Recensioni: “Il governatore” di Leonid Andreev

L’arte di comporre il dramma di Leonid Andreev si esteriorizza anche in questo romanzo dal titolo Il governatore, edito da Ortica; un’azione scenica insita sin dalla scelta della copertina: Ofelia, opera del pittore Millais.

Come può essere correlata al protagonista, Ofelia, figura femminile tra i protagonisti dell’Amleto di William Shakespeare! Ofelia travolta dall’amore per Amleto, che si rivela l’assassino del proprio padre, muore annegando in un ruscello, ma di questa scena non vi è alcuna rappresentazione, se non il dialogo tra Laerte e la madre Geltrude; la fanciulla caduta nelle acque del ruscello non oppone resistenza alla corrente, abbandonandosi completamente al suo destino di morte. Questo è ciò che accomuna Ofelia al Governatore: abbandonarsi completamente al loro destino di morte, anche se per il protagonista del romanzo la causa è provocata da morte: morte porta morte.

Un movimento lieve della mano che fa sventolare un fazzoletto bianco e tutto cambia, così bene descritta da Leonid Andreev (1871-1919), tutto esprime. Il fazzoletto bianco porta a pensare come simbologia alla bandiera bianca, che rappresenta pace, tregua, estraneità al conflitto, ma il fazzoletto bianco del governatore è intrinseco della più spietata e abbietta carneficina. Il colore bianco è un colore di elevata luminosità, un colore acromatico associato alla luce e rappresenta purezza, pace, libertà e anche nuovo inizio; un nuovo inizio che è legato all’opposto, alla morte, una morte sanguinaria, fratricida, segnata da colpi di fucile e sangue che travolgerà tutto il territorio governato dal protagonista e in primis sé stesso. L’irreparabile si è compiuto, non si può tornare indietro, ormai è tardi.

Da quell’evento per il governatore il tempo si è arrestato in un limbo senza fine che lo travolge nei suoi pensieri e nell’attesa che il destino si compia, alla ricerca di congetture e false giustificazioni per screditarsi alla sua stessa anima di ciò che è avvenuto e nonostante il continuo vedere e rivedere tutti quei corpi inermi strappati alla vita con distacco emotivo, non riuscirà più a cancellare dalla sua mente quanto accaduto. Trascorrono i giorni, ma lui è bloccato in quello spazio di tempo che va dal segnale del fazzoletto ai colpi di fucile, al sangue: qualcosa di irreparabile si è compiuta. Ormai fisso nel cervello, come un caleidoscopio, dove le immagini riflesse anziché mutare si ripresentano nella loro brutale integrità.

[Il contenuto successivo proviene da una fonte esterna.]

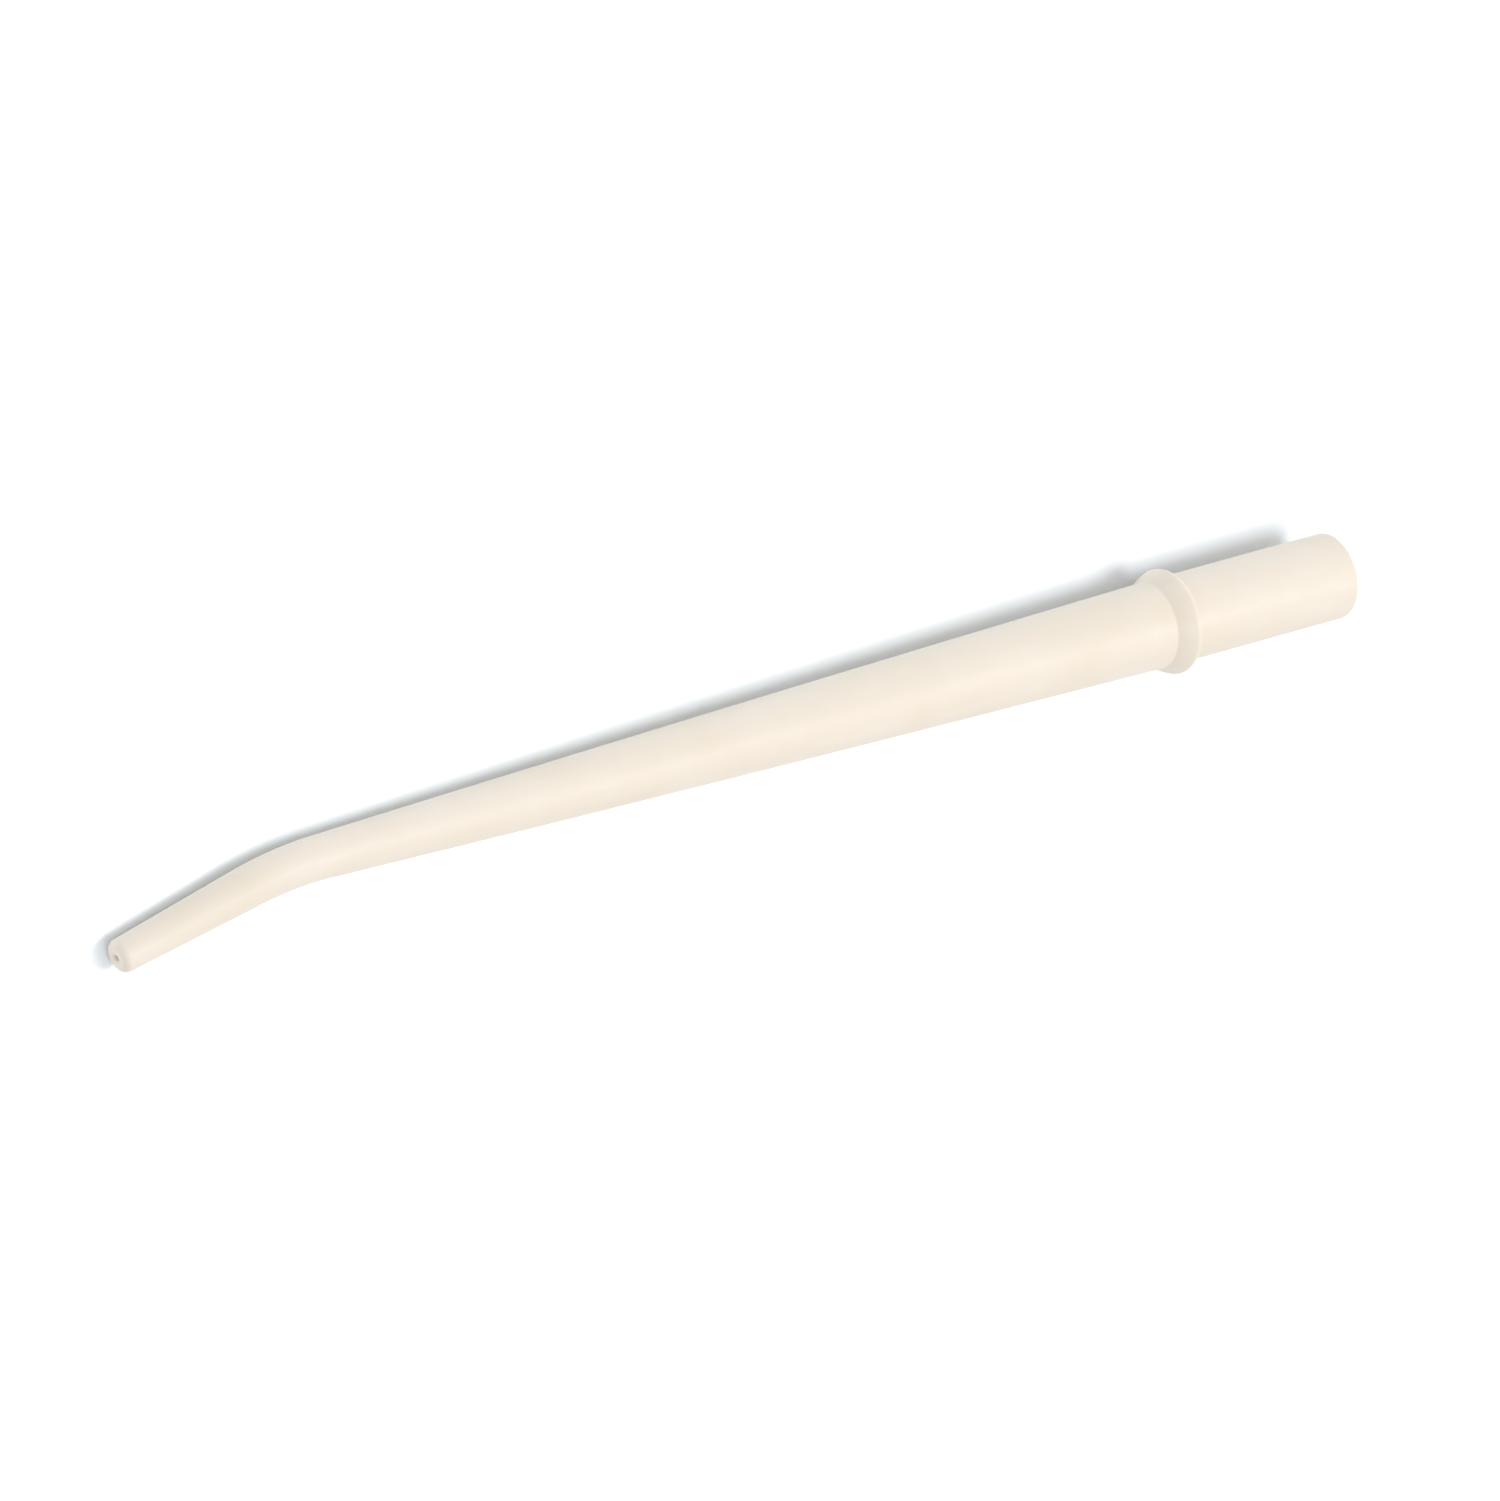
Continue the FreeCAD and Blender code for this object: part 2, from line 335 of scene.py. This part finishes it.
def ring_front(part):
    """A point of the ring's front, from its foot on the barrel (0) up to its crest (1)."""
    along = BARREL_START + (RING_CREST_LENGTH - BARREL_START) * part
    straight_r = BARREL_ROOT_R + (RING_R - BARREL_ROOT_R) * part
    return along, straight_r + 4 * RING_FRONT_RISE * part * (1 - part)


# The ring's piece runs a little way on to the sleeve and the barrel, so that it holds both creases
ring_end = BARREL_START + 2 * CREASE_ROUND
ring = moulded("ring_moulding", rounded_section([
    (ring_end, lumen_r(ring_end), 0, 0),
    (ring_end, barrel_r(ring_end), 0, 1),
    (*ring_front(0), CREASE_ROUND, 1),
    *((*ring_front(step / RING_FRONT_STEPS), 0, 1) for step in range(FOOT_STEPS, RING_FRONT_STEPS)),
    (*ring_front(1), RING_CREST_ROUND, 1),
    (0, RING_R, RING_SEAT_ROUND, 1),
    (0, SLEEVE_R, SEAT_CREASE_ROUND, 1),
    (-CREASE_ROUND, SLEEVE_R, 0, 1),
    (-CREASE_ROUND, SLEEVE_BORE_R, 0, 0),
    (0, SLEEVE_BORE_R, 0, 0),
], spacing=0.6))
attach(ring, "root")
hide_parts("stop_ring")

# ----------------------------------------------------------------------------------------------
# Tapered barrel: the long tube that the fingers hold, tapering from the ring to the neck, its taper
# quickest near the neck. The lumen inside it is drawn by a long tapered core pin.
# ----------------------------------------------------------------------------------------------
BARREL_STEPS = 90
barrel_stations = [ring_end + (NECK_START - ring_end) * step / BARREL_STEPS
                   for step in range(BARREL_STEPS + 1)]
barrel = moulded("barrel_moulding", rounded_section([
    (NECK_START, LUMEN_NECK_R, 0, 0),
    *((along, barrel_r(along), 0, 1) for along in reversed(barrel_stations)),
    (ring_end, lumen_r(ring_end), 0, 0),
], spacing=2.5))
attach(barrel, "root")
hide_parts("tapered_barrel")

# ----------------------------------------------------------------------------------------------
# Bent neck: the short curve that sets the nozzle at an angle, so that the hand stays out of the
# way. It is one moulding with the barrel, and the tube keeps its round section through the bend.
# ----------------------------------------------------------------------------------------------
NOZZLE_START = NECK_START + BEND_RADIUS * BEND_ANGLE
NOZZLE_ROOT_R = 2.62
LUMEN_NOZZLE_R = 1.5
neck = moulded("neck_moulding", rounded_section([
    (NOZZLE_START, LUMEN_NOZZLE_R, 0, 0),
    (NOZZLE_START, NOZZLE_ROOT_R, 0, 1),
    (NECK_START, NECK_R, 0, 1),
    (NECK_START, LUMEN_NECK_R, 0, 0),
], spacing=0.35))
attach(neck, "root")
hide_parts("bent_neck")

# ----------------------------------------------------------------------------------------------
# Nozzle: the slim straight tube after the bend, tapering to the end that reaches the wound. It is
# the same plastic, moulded in one with the neck, and slim so that it doesn't hide the wound.
# ----------------------------------------------------------------------------------------------
NOZZLE_LENGTH = 17.0
NOZZLE_END = NOZZLE_START + NOZZLE_LENGTH
SUCTION_END_ROOT_R = 2.2
LUMEN_END_R = 1.2
nozzle = moulded("nozzle_moulding", rounded_section([
    (NOZZLE_END, LUMEN_END_R, 0, 0),
    (NOZZLE_END, SUCTION_END_ROOT_R, 0, 1),
    (NOZZLE_START, NOZZLE_ROOT_R, 0, 1),
    (NOZZLE_START, LUMEN_NOZZLE_R, 0, 0),
], spacing=0.8))
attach(nozzle, "root")
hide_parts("nozzle")

# ----------------------------------------------------------------------------------------------
# Suction end: the nozzle's rounded end, blunt so that it doesn't hurt tissue, where the lumen
# narrows to the small suction hole. The core pin leaves a slightly rounded lip round the hole.
# ----------------------------------------------------------------------------------------------
SUCTION_END_LENGTH = 2.5
SUCTION_FACE = NOZZLE_END + SUCTION_END_LENGTH
SUCTION_END_R = 2.13
SUCTION_END_ROUND = 0.95
SUCTION_HOLE_R = 0.4
SUCTION_HOLE_LENGTH = 1.2
HOLE_LIP_ROUND = 0.45
HOLE_INNER_ROUND = 0.15
suction_end = moulded("suction_end_moulding", rounded_section([
    (NOZZLE_END, LUMEN_END_R, 0, 0),
    (SUCTION_FACE - SUCTION_HOLE_LENGTH, SUCTION_HOLE_R, HOLE_INNER_ROUND, 0),
    (SUCTION_FACE, SUCTION_HOLE_R, HOLE_LIP_ROUND, 0),
    (SUCTION_FACE, SUCTION_END_R, SUCTION_END_ROUND, 1),
    (NOZZLE_END, SUCTION_END_ROOT_R, 0, 1),
], spacing=0.3))
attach(suction_end, "root")
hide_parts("suction_end")

# ----------------------------------------------------------------------------------------------
# The table: a plain white studio board, matt, on which the tip lies on its ring and its nozzle. Its
# white is faintly cool, as brightened paper is, so that the cream plastic doesn't warm its shadow.
# ----------------------------------------------------------------------------------------------
FLOOR_SIDE = 12.0
BOARD_WHITE = "F1F6FB"
BOARD_WHITER = "F3F9FE"
TOOTH_SIZE = 3 * MM
board_mesh = bpy.data.meshes.new("board")
half = FLOOR_SIDE / 2
board_mesh.from_pydata([(-half, -half, 0), (half, -half, 0), (half, half, 0), (-half, half, 0)], [],
                       [(0, 1, 2, 3)])
board = bpy.data.objects.new("board", board_mesh)
bpy.context.scene.collection.objects.link(board)
matt_board = bpy.data.materials.new("matt_white_board")
matt_board.use_nodes = True
nodes = matt_board.node_tree
shader = next(node for node in nodes.nodes if node.type == "BSDF_PRINCIPLED")
shader.inputs["Roughness"].default_value = 1.0
shader.inputs["Specular IOR Level"].default_value = 0.0
here = add(nodes, "ShaderNodeTexCoord")["Object"]
tooth = add(nodes, "ShaderNodeTexNoise", {"Vector": here, "Scale": 1 / TOOTH_SIZE, "Detail": 3.0})[0]
board_mix = add(nodes, "ShaderNodeMix", {"Factor": tooth}, data_type="RGBA")[COLOUR_OUT].node
board_mix.inputs[COLOUR_A].default_value = linear(BOARD_WHITE)
board_mix.inputs[COLOUR_B].default_value = linear(BOARD_WHITER)
nodes.links.new(board_mix.outputs[COLOUR_OUT], shader.inputs["Base Color"])
board_mesh.materials.append(matt_board)

# ----------------------------------------------------------------------------------------------
# Light: a white tent all round, a strong soft box overhead on the sleeve's side, a weak one before
# the tip, and a lamp that only washes the board white.
# ----------------------------------------------------------------------------------------------
TENT_STRENGTH = 0.62
OVERHEAD_PLACE = (-1.0, -0.14, 2.15)
OVERHEAD_WATTS = 29.0
BEFORE_TIP_PLACE = (1.6, -0.15, 1.3)
BEFORE_TIP_WATTS = 2.5
SOFT_BOX = {"shape": "RECTANGLE", "size": 0.85, "size_y": 1.2}
WASH_PLACE = (0, 0.22, 1.0)
WASH_STRENGTH = 0.5
WASH_SPREAD = math.radians(24)
tent = bpy.data.worlds.new("white_tent")
tent.use_nodes = True
tent.node_tree.nodes["Background"].inputs["Color"].default_value = (1.0, 1.0, 1.0, 1.0)
tent.node_tree.nodes["Background"].inputs["Strength"].default_value = TENT_STRENGTH
bpy.context.scene.world = tent


def lamp(name, kind, place, strength, **settings):
    """A lamp at a place in metres, shining on the middle of the tip."""
    light = bpy.data.lights.new(name, kind)
    light.energy = strength
    for setting, value in settings.items():
        setattr(light, setting, value)
    holder = bpy.data.objects.new(name, light)
    holder.location = place
    holder.rotation_euler = (-Vector(place)).to_track_quat("-Z", "Y").to_euler()
    bpy.context.scene.collection.objects.link(holder)
    return holder


lamp("soft_box_overhead", "AREA", OVERHEAD_PLACE, OVERHEAD_WATTS, **SOFT_BOX)
lamp("soft_box_before_tip", "AREA", BEFORE_TIP_PLACE, BEFORE_TIP_WATTS, **SOFT_BOX)
wash = lamp("board_wash", "SUN", WASH_PLACE, WASH_STRENGTH, angle=WASH_SPREAD)
washed = bpy.data.collections.new("washed_board")
washed.objects.link(board)
wash.light_linking.receiver_collection = washed

# ----------------------------------------------------------------------------------------------
# Camera: a long lens from above, at the nozzle's end, rolled so that the tip lies across the view.
# ----------------------------------------------------------------------------------------------
AZIMUTH = math.radians(58.912)
ELEVATION = math.radians(47.481)
ROLL = math.radians(-112.846)
DISTANCE = 1.70907
AIM_FROM_CENTRE = Vector((-2.7, 2.094, -3.6)) * MM
SENSOR_WIDTH = 36.0
FOCAL_LENGTH = 336.0
SEES_AS_FAR_AS = 100.0
camera_data = bpy.data.cameras.new("camera")
camera_data.sensor_fit = "HORIZONTAL"
camera_data.sensor_width = SENSOR_WIDTH
camera_data.lens = FOCAL_LENGTH
camera_data.clip_end = SEES_AS_FAR_AS
camera = bpy.data.objects.new("camera", camera_data)
back = Vector((math.sin(AZIMUTH) * math.cos(ELEVATION), -math.cos(AZIMUTH) * math.cos(ELEVATION),
               math.sin(ELEVATION)))
level = (-back).cross(Vector((0, 0, 1))).normalized()
upright = level.cross(-back)
top = upright * math.cos(ROLL) + level * math.sin(ROLL)
camera.matrix_world = Matrix.LocRotScale(
    (cad_low + cad_high) / 2 + AIM_FROM_CENTRE + back * DISTANCE,
    Matrix(((-back).cross(top), top, back)).transposed(), None)
bpy.context.scene.collection.objects.link(camera)
bpy.context.scene.camera = camera
bpy.context.scene.view_settings.view_transform = "Standard"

Il governatore del romanzo di Leonid Andreev, sopraffatto dal pensiero che sarà ucciso, cerca di idearne la trama, da chi a come, opponendo alla sua dignità attenuanti poco plausibili, perché lui stesso autore di quel segnale, il dare il fuoco; così ogni struttura ricreata crolla. Tardi, una parola che riecheggia e si allontana.

“Mi uccideranno?” “Il popolo lo vuole.” La mattina seguente il massacro degli operai, tutta la città sa che il governatore sarà ucciso. Le sue giornate cominciano a essere accompagnate dal sopraggiungere di lettere con su scritto “massacratore di bambini”, ma il tempo trascorre e tutto è sospeso, bloccato in un’attesa inattesa. Per un breve periodo non riceve neanche più le lettere, che riprenderanno poi implacabili, sino a quella che tutto gli renderà chiaro, il sopraggiungere di quella morte tanto inneggiata.

La forza di un messaggio, come quello della stessa casa editrice, è racchiuso nelle scelte delle parole e non dalla loro quantità: solidarietà-cooperazione-amicizia-fratellanza, armonia fra tutti gli esseri viventi.